Sterling fell by about a third of a cent against the US dollar and was weaker against the euro too.
Investors added to their bets on the BoE starting to cut interest rates in June 2024.
However, the central bank is widely expected to keep Bank Rate at 5.25 per cent on Thursday and signal once again that it is not close to cutting them as it tries to ensure that Britain’s still-high inflation rate is brought under control.
Paul Dales, chief UK economist at Capital Economics, said the October data suggested Britain might be in a recession.
“That may nudge the Bank of England a little closer to cutting interest rates, although when leaving rates at 5.25 per cent tomorrow the Bank will probably push back against the idea of near-term rate cuts,” Dales said.
In the three months to October, GDP flat-lined, the ONS said, weaker than the Reuters poll forecast of a 0.1 per cent increase.
Britain’s economy avoided a contraction in the July-to-September period – when it also showed no change – but some analysts think it remains at risk of a shallow recession in late 2023 and early 2024 after the BoE’s increases in interest rates.
The economy has flat-lined through most of 2023, with the level of economic output now back at its January level.
The ONS data on Wednesday showed Britain’s dominant services sector shrank by 0.2 per cent in October while manufacturing and construction contracted by 1.1 per cent and 0.5 per cent respectively.
The economy was 2.0 per cent bigger than immediately before the COVID-19 pandemic hit Britain in early 2020, a stronger performance than thought before recent ONS data revisions but another weak period for living standards nonetheless.
Prime Minister Rishi Sunak and finance minister Jeremy Hunt have promised to speed up economic growth but no significant pickup is expected before a national election that Sunak must call before January 2025.

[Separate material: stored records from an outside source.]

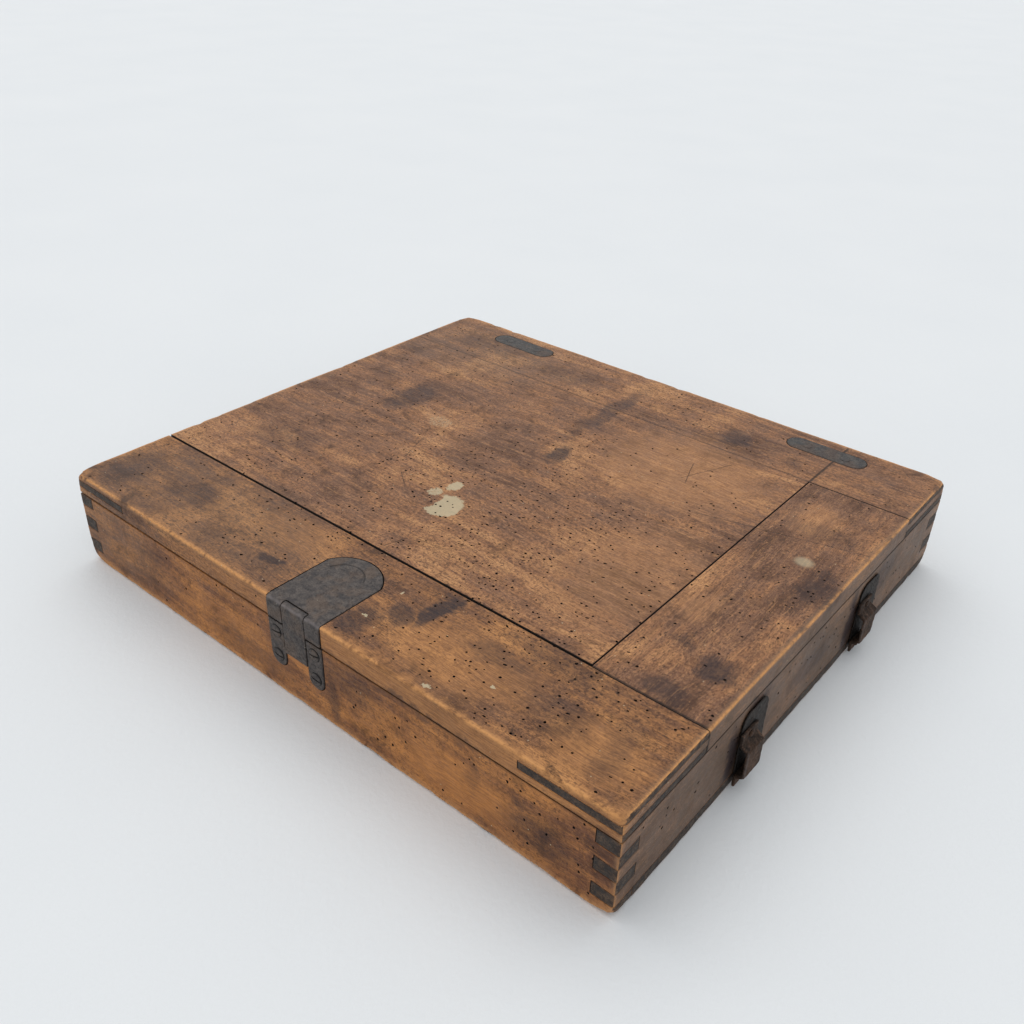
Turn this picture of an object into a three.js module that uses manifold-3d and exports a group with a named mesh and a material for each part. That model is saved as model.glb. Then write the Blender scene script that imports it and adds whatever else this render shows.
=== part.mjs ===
// Flat lidded wooden case for sheet materials: a finger-jointed tray, a framed lid on two
// iron hinges, a hinged hasp at the front and two iron strap loops on the right side.
// Millimetres. The case is laid out from its front left bottom corner: X runs along the
// front, Y to the back, Z up. The last lines move the whole part over its own middle.
import * as THREE from "three";
import { mergeVertices } from "three/addons/utils/BufferGeometryUtils.js";
import Module from "manifold-3d";

const wasm = await Module();
wasm.setup();

// Outside of the closed case
const WIDTH = 430;
const DEPTH = 380;
const HEIGHT = 67;

// Tray
const FINGER_COUNT = 6;
const FINGER = 8.7;
const TRAY_TOP = FINGER_COUNT * FINGER;
const SIDE_WALL = 13;
const END_WALL = 15.5;
const WOOD_FIT = 0.3;
const BOTTOM_BOARDS = 3;
const SHEET_WIDTH = 300;
const SHEET_PLAY = 5;
const DIVIDER = 6;
const DIVIDER_TOP = 40;

// Lid
const SEAM = 0.6;
const LID_BOTTOM = TRAY_TOP + SEAM;
const RAIL_DEPTH = 70;
const RAIL_GAP = 1.5;
const STILE_LEFT = 362;
const STILE_BACK = 315;
const STILE_GAP = 0.7;
const TONGUE_LOW = 57.6;
const TONGUE_HIGH = 62.4;
const TONGUE_WIDTH = 58;
const LEFT_TONGUE_WIDTH = 52;

// Ironwork
const IRON = 2;
const PROUD = 0.2;
const INLAY_FIT = 0.3;
const PIN_FIT = 0.08;
const ROUND = 24;

// Hasp
const HASP_MIDDLE = 216;
const HASP_WIDTH = 43;
const HASP_REACH = 57.5;
const HASP_NOSE_RADIUS = 24;
const HASP_KNUCKLE_RADIUS = 2.8;
const HASP_PIN_RADIUS = 1.1;
const HASP_FRONT = -0.9;
const HASP_AXIS_Y = HASP_FRONT + HASP_KNUCKLE_RADIUS;
const HASP_AXIS_Z = HEIGHT + PROUD - HASP_KNUCKLE_RADIUS;
const HASP_FLANGE_BOTTOM = 53.2;
const STRAP_WIDTH = 18;
const STRAP_BOTTOM = 33;
const KEEPER_WIDTH = 12.4;
const KEEPER_TOP = 51.6;
const KEEPER_BOTTOM = 21;
const KEEPER_GAP = 0.5;
const KEEPER_SCREW_HEIGHTS = [45, 28];

// Hinges
const HINGE_MIDDLES = { left: 80, right: 352.5 };
const HINGE_LENGTH = 58;
const HINGE_KNUCKLES = 5;
const HINGE_KNUCKLE_RADIUS = 3;
const HINGE_PIN_RADIUS = 1.3;
const HINGE_AXIS_Y = DEPTH + 3.4;
const HINGE_AXIS_Z = TRAY_TOP + SEAM / 2;
const LEAF = 1.8;
const LID_LEAF_DEPTH = 28;
const WALL_LEAF_DEPTH = 11;
const COVER_WIDTH = 17;
const COVER_MIDDLE_Y = 361;
const RIVET_SPREAD = 28;
const HINGE_SCREW_SPREAD = 40;
const HINGE_SCREW_Y = 372.4;

// Strap loops on the right side
const LOOP_MIDDLES = { front: 113, rear: 257 };
const LOOP_PLATE = { behind: 22, ahead: 6, low: 2.5, high: 48.5, thick: 1 };
const LOOP_BRIDGE = { width: 17, low: 3.2, high: 39, foot: 9, slope: 3, rise: 4.6, thick: 1.8 };
const LOOP_CORNER = 8;
const NAIL_STAND = 0.1;
const BRIDGE_NAIL = { shank: 1.1, head: 2.3 };
const TAIL_NAIL = { shank: 1.5, head: 3.6, inset: 6 };

const trayWood = new THREE.MeshStandardMaterial({ color: 0x6b4a2f, roughness: 0.7 });
const lidWood = new THREE.MeshStandardMaterial({ color: 0x7a5233, roughness: 0.65 });
const liningWood = new THREE.MeshStandardMaterial({ color: 0x8a6a48, roughness: 0.8 });
const iron = new THREE.MeshStandardMaterial({ color: 0x34383c, roughness: 0.55, metalness: 0.8 });
const rustyIron = new THREE.MeshStandardMaterial({ color: 0x54382a, roughness: 0.85, metalness: 0.4 });

const part = new THREE.Group();
part.name = "lidded_sheet_case";

// ---------- solids ----------

function solid(geometry) {
  const bare = geometry.clone();
  bare.deleteAttribute("normal");
  bare.deleteAttribute("uv");
  const welded = mergeVertices(bare, 1e-4);
  return new wasm.Manifold(new wasm.Mesh({
    numProp: 3,
    vertProperties: new Float32Array(welded.attributes.position.array),
    triVerts: new Uint32Array(welded.index.array),
  }));
}

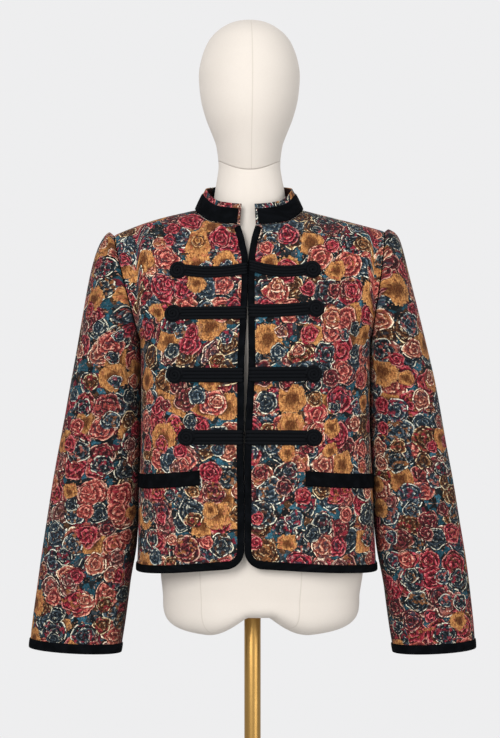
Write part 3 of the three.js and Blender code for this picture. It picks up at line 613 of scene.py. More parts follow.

“October’s negative outturn puts the prime minister’s target to get the economy growing in jeopardy, with high inflation and borrowing costs likely to suppress economic activity in November and December,” Suren Thiru, economics director at ICAEW, an accountancy body, said.
Hunt said it was inevitable that the economy would feel the hit from higher interest rates but it was well placed to start growing again after he announced cuts to some business taxes last month.
Separate data showed Britain posted a larger-than-expected goods trade deficit in October at 17 billion pounds, against expectations for a 14 billion-pound gap.
Exports to the European Union – which is similarly at risk of recession – fell sharply. Adjusted for inflation, goods exports to the bloc that Britain used to belong to fell for a third month in a row and hit their lowest level since mid-2009 excluding the large swings seen during the COVID-19 pandemic.